3. We also identified that there were some items that are not considered to have a social or environmental sustainability perspective, for example, “economic growth” on its own. A more careful analysis of the words chosen for inclusion was therefore undertaken, particularly around SDG goals 8, 9 and 17. Here it was decided to include only words which have some normative association with sustainable futures whether social or environmental in the article search items. For instance, in SDG 8, we only included bibliometric sources related to economic issues that also contain sustainability and/or directionality topics. The result is that our dataset and results will be biased towards references that include social or sustainable objectives. This will result in some SDGs being underreported but is a more accurate reflection that addresses the SDGs.
4. In order to overcome partly this bias, we enriched our data set by selecting some of the keywords suggested by Duran-Silva et al., (2019) (SIRIS project) and the Colombian Green Book (2018). Their method was based on machine learning and literature review around SDGs. This dataset permitted us to enrich the synonyms term of our data set and therefore to extend the scope of the scientific publications labelled. However, we did not take all their keywords due to some drawbacks, including a large range of keywords for each SDG (SDG 3 has around 622 keywords compared to SDG 1 with 101) which can generate bias to compare the number of publications across SDGs.
5. Since we identified that the number of keywords may have a high correlation with the number of scientific publications labelled. Therefore, the number of search items in every SDG was limited to between 100 and 140
6. Lastly, search items were categorized into two groups. A first group of 781 search items) that are always together, such as “climate change” or “clean energy” (type N1). A second group consisted of 1,322 topics (type N2) that mix two or more terms that are not always together such as “economic” and “sustainability”
Note:
1. We used as training data scientific publications from WoS and SciELO Citation Index related to Colombia, Mexico and Brazil Research.

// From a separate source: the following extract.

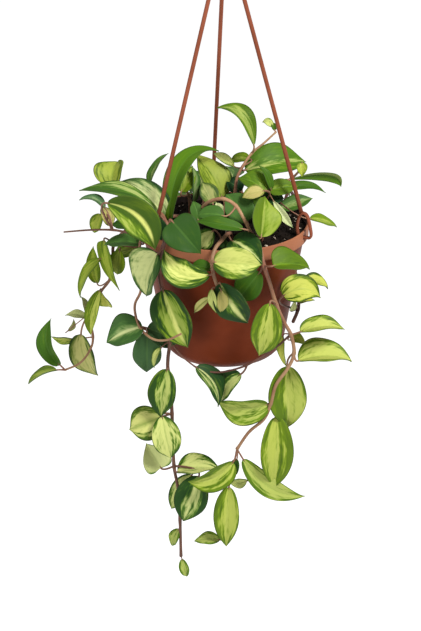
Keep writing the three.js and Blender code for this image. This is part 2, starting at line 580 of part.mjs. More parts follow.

This thesaurus was developed to study SDGs publication in Latin America. However, it could be extended to other regions.
2. Once identified those sources that have at least one tag from the thesaurus, we proceed to evaluate which proportion of them correspond to misidentifications by analysing a random sample of 1,000 sources in SciELO and 3,000 in WoS. Thus, we excluded research areas with a proportion of misidentifications larger than 70%. Acoustics, astronomy and astrophysics, crystallography, optics, history, literature, instrumentation, mineralogy, mining and mineral processing, sport sciences, metallurgy and metallurgical engineering, arts and humanities, mathematics and physics).
3. We used a stemming words technique to transform our search terms into a standard form of every word. It permits to increase the labelling of match scientific publications by reducing the mismatching due to plurals or the different parts of speech (Nouns, Verbs, Adjectives, and Adverbs). Therefore, in order to use this thesaurus, you must use the same technique to stem the text where you are searching these search terms.